To Mr P, asking for help was a sign of weakness. It was understandable, as such a disposition had been his defence mechanism, whilst he kept hunting for monetary accomplishments in life.

It took me much time to prove and convince Mr P that it was not degrading for us to request assistance from others when needed. He finally realised that he did require someone to support him to regulate his frequent and intense anxiety episodes. During the process, his dignity and pride were well respected and upkept by me as his professional therapist. Thus, it was reasonable and acceptable for him to engage others, if things were beyond his control and influence.

The Third Ring: To Be Engaged

As you grow older, you will discover that you have two hands, one for helping yourself, the other for helping others”, highlighted by Audrey Hepburn.

After a breakthrough of having Mr P admitting that he did need support from others, he was led to see how he could in turn lend a hand to others.

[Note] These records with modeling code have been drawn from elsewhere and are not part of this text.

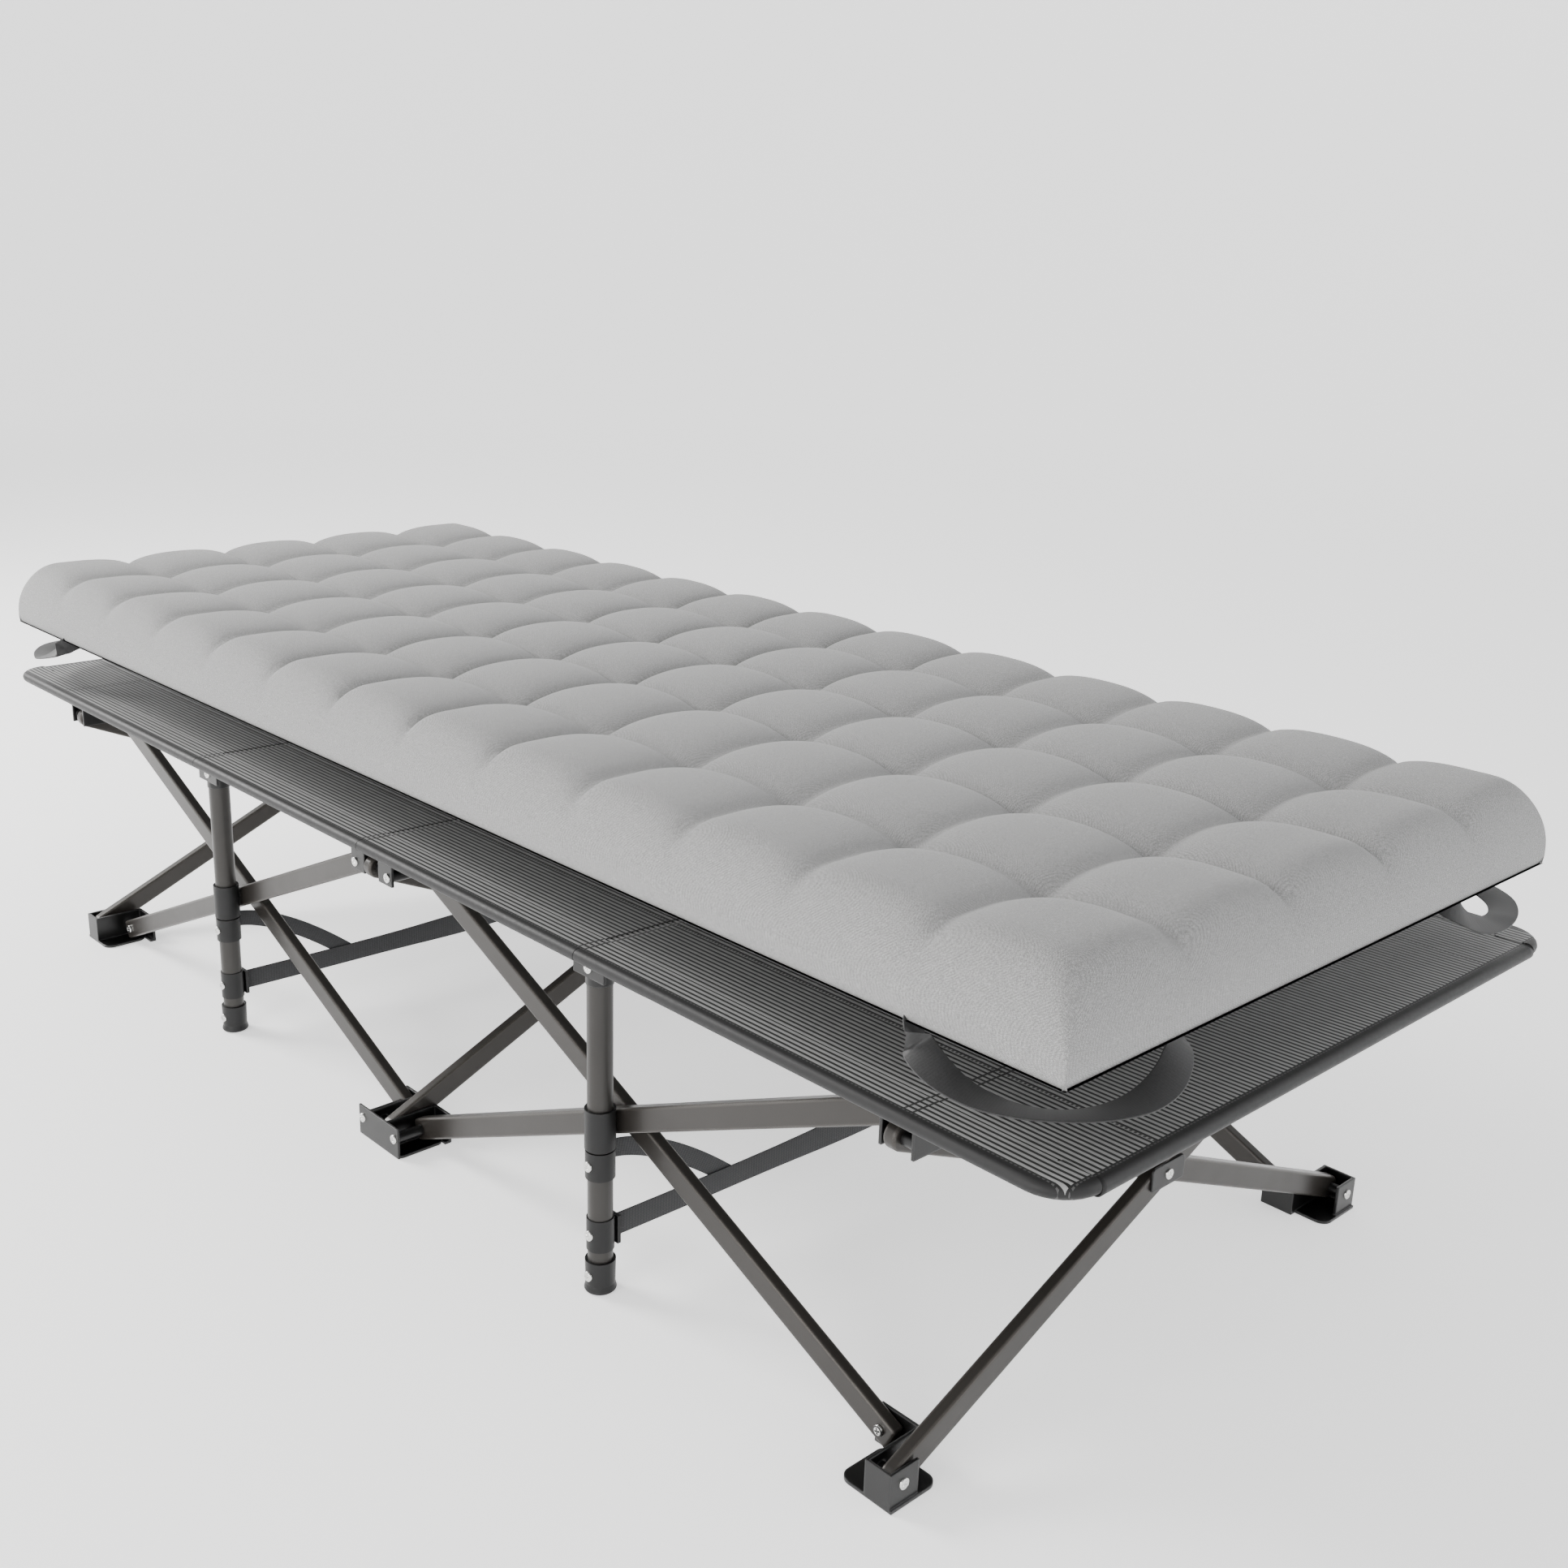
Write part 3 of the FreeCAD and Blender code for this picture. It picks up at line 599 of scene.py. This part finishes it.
def dome(x, half, cells):
    """Rise across one way: 0 on every seam, 1 in the middle of every cell and out to the border."""
    cell = 2 * half / cells
    share = (x + half) / cell
    part = np.abs(2 * (share - np.floor(share)) - 1)
    rise = 1 - part ** 2.3
    return np.where(np.abs(x) > half - cell / 2, 1.0, rise)


def mattress_points():
    """Top and sides of the case as one grid.

    Heights of both rolls meet in a soft minimum, so the corners keep an upright crease. Cells rise
    as puff sqrt(dx dy) + tuft (dx + dy - dx dy), with dx and dy the rises across both ways.
    """
    half_x, half_y = pad_high.x, pad_high.y
    place_x, level_x = side_roll(half_x, int(2 * half_x / PAD_STEP))
    place_y, level_y = side_roll(half_y, int(2 * half_y / PAD_STEP))
    x, y = np.meshgrid(place_x, place_y, indexing="ij")
    a, b = np.maximum(level_x, 1e-4)[:, None], np.maximum(level_y, 1e-4)[None, :]
    level = (a ** -3 + b ** -3 - 1) ** (-1 / 3)
    level[[0, -1]] = 0
    level[:, [0, -1]] = 0
    dx, dy = dome(x, half_x, PAD_CELLS[0]), dome(y, half_y, PAD_CELLS[1])
    puff = PUFF * np.sqrt(dx * dy) + TUFT * (dx + dy - dx * dy)
    fade = np.clip((level - 0.45) / 0.5, 0, 1) ** 1.3
    low, tall = pad_low.z, pad_high.z + CROWN - pad_low.z
    z = low + tall * level - (PUFF + TUFT - puff) * fade
    seam = 1 - np.clip(np.sqrt(dx * dy) / 0.5, 0, 1)
    return np.stack([x, y, z], -1), seam * fade


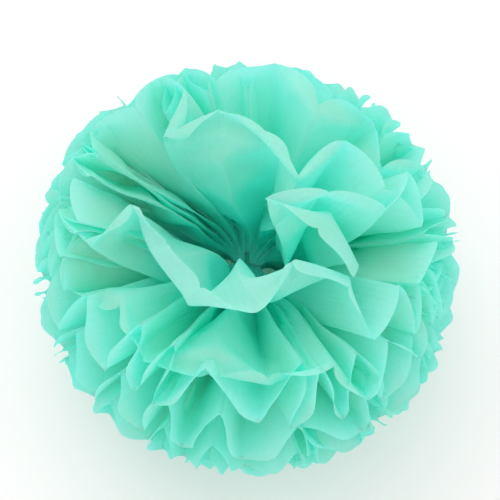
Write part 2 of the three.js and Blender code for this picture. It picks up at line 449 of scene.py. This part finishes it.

We ran through the strengths, talents and availability that Mr P possessed and matched them with the volunteering opportunities at SG Cares. Shortly after, Mr P was engaged actively by different charitable organisations for his expertise in marketing management in terms of designing and driving some donation campaigns, action plans etc.

These days, Mr P is living with his mother, and still consistently practising the skills and tools in managing his anxiety, and enthusiastically offering his knowledge and time in assisting others voluntarily. The noteworthy applications of “Self-Engaged”, “Engage Others”, and “To Be Engaged”, of The Three Rings, continue to foster his self-actualisation which he had been looking for!

I cheated on my fears, broke up with my doubts, got engaged to my faith, and now I’m marrying my dreams. Soon I will be holding hands with Destiny. Eddie A. Rios

Note: As this article is mainly catered to general members of the public, the case conceptualisation, intervention formulation, discussion and terminologies used are deliberately simplified and presented for an easy reading, comprehension and relevancy.

This article is written based on Krish Phua's greatest aspiration to be a mind healer, facilitating his clients to cultivate and explore "Inside Mind Insights" for improving their Wellness, Wholeness and Wiseness.